----- INFORMATION PROVIDED
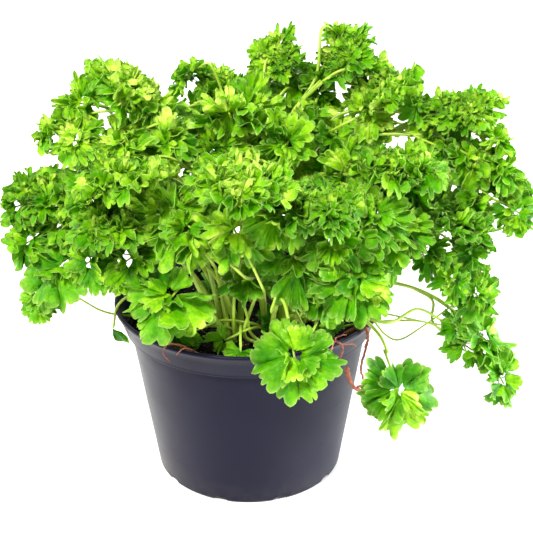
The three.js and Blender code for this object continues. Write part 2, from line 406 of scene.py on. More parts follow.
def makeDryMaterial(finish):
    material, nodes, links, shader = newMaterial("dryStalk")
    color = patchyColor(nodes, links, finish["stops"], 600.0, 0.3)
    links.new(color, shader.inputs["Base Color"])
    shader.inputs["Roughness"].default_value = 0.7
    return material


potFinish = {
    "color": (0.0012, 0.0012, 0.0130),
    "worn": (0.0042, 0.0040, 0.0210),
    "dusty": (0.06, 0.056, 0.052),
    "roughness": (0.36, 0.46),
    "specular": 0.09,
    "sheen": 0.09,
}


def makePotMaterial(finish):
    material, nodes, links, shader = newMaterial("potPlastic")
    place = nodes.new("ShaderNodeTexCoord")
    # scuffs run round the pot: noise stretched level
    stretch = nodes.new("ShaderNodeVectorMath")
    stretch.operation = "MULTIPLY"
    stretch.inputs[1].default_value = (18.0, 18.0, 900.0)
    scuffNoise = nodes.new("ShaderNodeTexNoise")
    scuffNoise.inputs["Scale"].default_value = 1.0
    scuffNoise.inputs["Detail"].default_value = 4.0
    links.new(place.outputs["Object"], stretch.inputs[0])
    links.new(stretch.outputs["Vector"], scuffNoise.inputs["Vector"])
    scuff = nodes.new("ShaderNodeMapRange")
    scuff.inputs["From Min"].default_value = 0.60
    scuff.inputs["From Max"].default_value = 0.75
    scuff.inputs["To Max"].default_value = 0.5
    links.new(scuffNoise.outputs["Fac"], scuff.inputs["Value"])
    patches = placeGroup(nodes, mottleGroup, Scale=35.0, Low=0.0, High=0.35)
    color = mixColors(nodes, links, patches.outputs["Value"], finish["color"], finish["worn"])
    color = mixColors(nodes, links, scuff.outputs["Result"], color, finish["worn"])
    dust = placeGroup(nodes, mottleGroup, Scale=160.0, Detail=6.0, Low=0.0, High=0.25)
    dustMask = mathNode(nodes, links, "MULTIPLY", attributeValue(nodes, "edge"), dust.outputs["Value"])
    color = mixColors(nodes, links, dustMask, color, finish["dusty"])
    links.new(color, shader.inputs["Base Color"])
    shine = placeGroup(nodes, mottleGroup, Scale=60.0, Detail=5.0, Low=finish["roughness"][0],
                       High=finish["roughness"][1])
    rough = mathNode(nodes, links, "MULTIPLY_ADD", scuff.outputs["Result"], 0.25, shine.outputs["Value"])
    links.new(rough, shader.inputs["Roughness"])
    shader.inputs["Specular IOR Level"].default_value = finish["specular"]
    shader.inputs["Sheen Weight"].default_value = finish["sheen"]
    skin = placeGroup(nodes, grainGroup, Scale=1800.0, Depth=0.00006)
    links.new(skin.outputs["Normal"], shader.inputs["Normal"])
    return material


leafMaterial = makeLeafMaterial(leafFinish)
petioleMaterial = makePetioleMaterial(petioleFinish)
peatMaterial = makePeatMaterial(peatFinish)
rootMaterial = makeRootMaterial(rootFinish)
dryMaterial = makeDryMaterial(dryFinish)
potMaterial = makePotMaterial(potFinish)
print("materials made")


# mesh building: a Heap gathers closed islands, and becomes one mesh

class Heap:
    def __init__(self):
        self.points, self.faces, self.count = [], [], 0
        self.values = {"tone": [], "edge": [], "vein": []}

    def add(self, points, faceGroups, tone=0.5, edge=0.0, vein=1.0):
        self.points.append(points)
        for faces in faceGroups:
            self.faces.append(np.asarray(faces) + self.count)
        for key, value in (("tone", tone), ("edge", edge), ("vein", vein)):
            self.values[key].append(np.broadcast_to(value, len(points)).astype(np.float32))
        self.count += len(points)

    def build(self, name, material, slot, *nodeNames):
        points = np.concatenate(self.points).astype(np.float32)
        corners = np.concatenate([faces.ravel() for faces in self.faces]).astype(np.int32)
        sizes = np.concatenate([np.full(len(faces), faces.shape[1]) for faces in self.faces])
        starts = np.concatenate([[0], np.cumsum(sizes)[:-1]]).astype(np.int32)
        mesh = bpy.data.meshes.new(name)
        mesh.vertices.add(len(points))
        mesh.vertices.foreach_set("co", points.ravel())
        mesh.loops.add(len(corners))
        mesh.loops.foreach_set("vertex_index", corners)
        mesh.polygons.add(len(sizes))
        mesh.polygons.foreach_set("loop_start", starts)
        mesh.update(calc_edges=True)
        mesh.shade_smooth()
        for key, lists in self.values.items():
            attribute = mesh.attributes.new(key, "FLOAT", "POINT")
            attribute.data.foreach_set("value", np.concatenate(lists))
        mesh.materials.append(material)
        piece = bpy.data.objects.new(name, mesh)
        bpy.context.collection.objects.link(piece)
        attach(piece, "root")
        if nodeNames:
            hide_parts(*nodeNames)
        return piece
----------
▸ **DESCRIPTION OF THE TASK**: Take the listing above and set it down exactly.

▸ **FINISHED EXERCISE**:
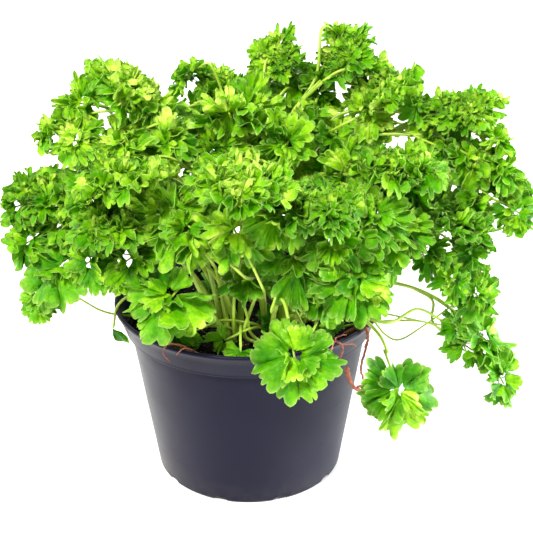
The three.js and Blender code for this object continues. Write part 2, from line 406 of scene.py on. More parts follow.
def makeDryMaterial(finish):
    material, nodes, links, shader = newMaterial("dryStalk")
    color = patchyColor(nodes, links, finish["stops"], 600.0, 0.3)
    links.new(color, shader.inputs["Base Color"])
    shader.inputs["Roughness"].default_value = 0.7
    return material


potFinish = {
    "color": (0.0012, 0.0012, 0.0130),
    "worn": (0.0042, 0.0040, 0.0210),
    "dusty": (0.06, 0.056, 0.052),
    "roughness": (0.36, 0.46),
    "specular": 0.09,
    "sheen": 0.09,
}


def makePotMaterial(finish):
    material, nodes, links, shader = newMaterial("potPlastic")
    place = nodes.new("ShaderNodeTexCoord")
    # scuffs run round the pot: noise stretched level
    stretch = nodes.new("ShaderNodeVectorMath")
    stretch.operation = "MULTIPLY"
    stretch.inputs[1].default_value = (18.0, 18.0, 900.0)
    scuffNoise = nodes.new("ShaderNodeTexNoise")
    scuffNoise.inputs["Scale"].default_value = 1.0
    scuffNoise.inputs["Detail"].default_value = 4.0
    links.new(place.outputs["Object"], stretch.inputs[0])
    links.new(stretch.outputs["Vector"], scuffNoise.inputs["Vector"])
    scuff = nodes.new("ShaderNodeMapRange")
    scuff.inputs["From Min"].default_value = 0.60
    scuff.inputs["From Max"].default_value = 0.75
    scuff.inputs["To Max"].default_value = 0.5
    links.new(scuffNoise.outputs["Fac"], scuff.inputs["Value"])
    patches = placeGroup(nodes, mottleGroup, Scale=35.0, Low=0.0, High=0.35)
    color = mixColors(nodes, links, patches.outputs["Value"], finish["color"], finish["worn"])
    color = mixColors(nodes, links, scuff.outputs["Result"], color, finish["worn"])
    dust = placeGroup(nodes, mottleGroup, Scale=160.0, Detail=6.0, Low=0.0, High=0.25)
    dustMask = mathNode(nodes, links, "MULTIPLY", attributeValue(nodes, "edge"), dust.outputs["Value"])
    color = mixColors(nodes, links, dustMask, color, finish["dusty"])
    links.new(color, shader.inputs["Base Color"])
    shine = placeGroup(nodes, mottleGroup, Scale=60.0, Detail=5.0, Low=finish["roughness"][0],
                       High=finish["roughness"][1])
    rough = mathNode(nodes, links, "MULTIPLY_ADD", scuff.outputs["Result"], 0.25, shine.outputs["Value"])
    links.new(rough, shader.inputs["Roughness"])
    shader.inputs["Specular IOR Level"].default_value = finish["specular"]
    shader.inputs["Sheen Weight"].default_value = finish["sheen"]
    skin = placeGroup(nodes, grainGroup, Scale=1800.0, Depth=0.00006)
    links.new(skin.outputs["Normal"], shader.inputs["Normal"])
    return material


leafMaterial = makeLeafMaterial(leafFinish)
petioleMaterial = makePetioleMaterial(petioleFinish)
peatMaterial = makePeatMaterial(peatFinish)
rootMaterial = makeRootMaterial(rootFinish)
dryMaterial = makeDryMaterial(dryFinish)
potMaterial = makePotMaterial(potFinish)
print("materials made")


# mesh building: a Heap gathers closed islands, and becomes one mesh

class Heap:
    def __init__(self):
        self.points, self.faces, self.count = [], [], 0
        self.values = {"tone": [], "edge": [], "vein": []}

    def add(self, points, faceGroups, tone=0.5, edge=0.0, vein=1.0):
        self.points.append(points)
        for faces in faceGroups:
            self.faces.append(np.asarray(faces) + self.count)
        for key, value in (("tone", tone), ("edge", edge), ("vein", vein)):
            self.values[key].append(np.broadcast_to(value, len(points)).astype(np.float32))
        self.count += len(points)

    def build(self, name, material, slot, *nodeNames):
        points = np.concatenate(self.points).astype(np.float32)
        corners = np.concatenate([faces.ravel() for faces in self.faces]).astype(np.int32)
        sizes = np.concatenate([np.full(len(faces), faces.shape[1]) for faces in self.faces])
        starts = np.concatenate([[0], np.cumsum(sizes)[:-1]]).astype(np.int32)
        mesh = bpy.data.meshes.new(name)
        mesh.vertices.add(len(points))
        mesh.vertices.foreach_set("co", points.ravel())
        mesh.loops.add(len(corners))
        mesh.loops.foreach_set("vertex_index", corners)
        mesh.polygons.add(len(sizes))
        mesh.polygons.foreach_set("loop_start", starts)
        mesh.update(calc_edges=True)
        mesh.shade_smooth()
        for key, lists in self.values.items():
            attribute = mesh.attributes.new(key, "FLOAT", "POINT")
            attribute.data.foreach_set("value", np.concatenate(lists))
        mesh.materials.append(material)
        piece = bpy.data.objects.new(name, mesh)
        bpy.context.collection.objects.link(piece)
        attach(piece, "root")
        if nodeNames:
            hide_parts(*nodeNames)
        return piece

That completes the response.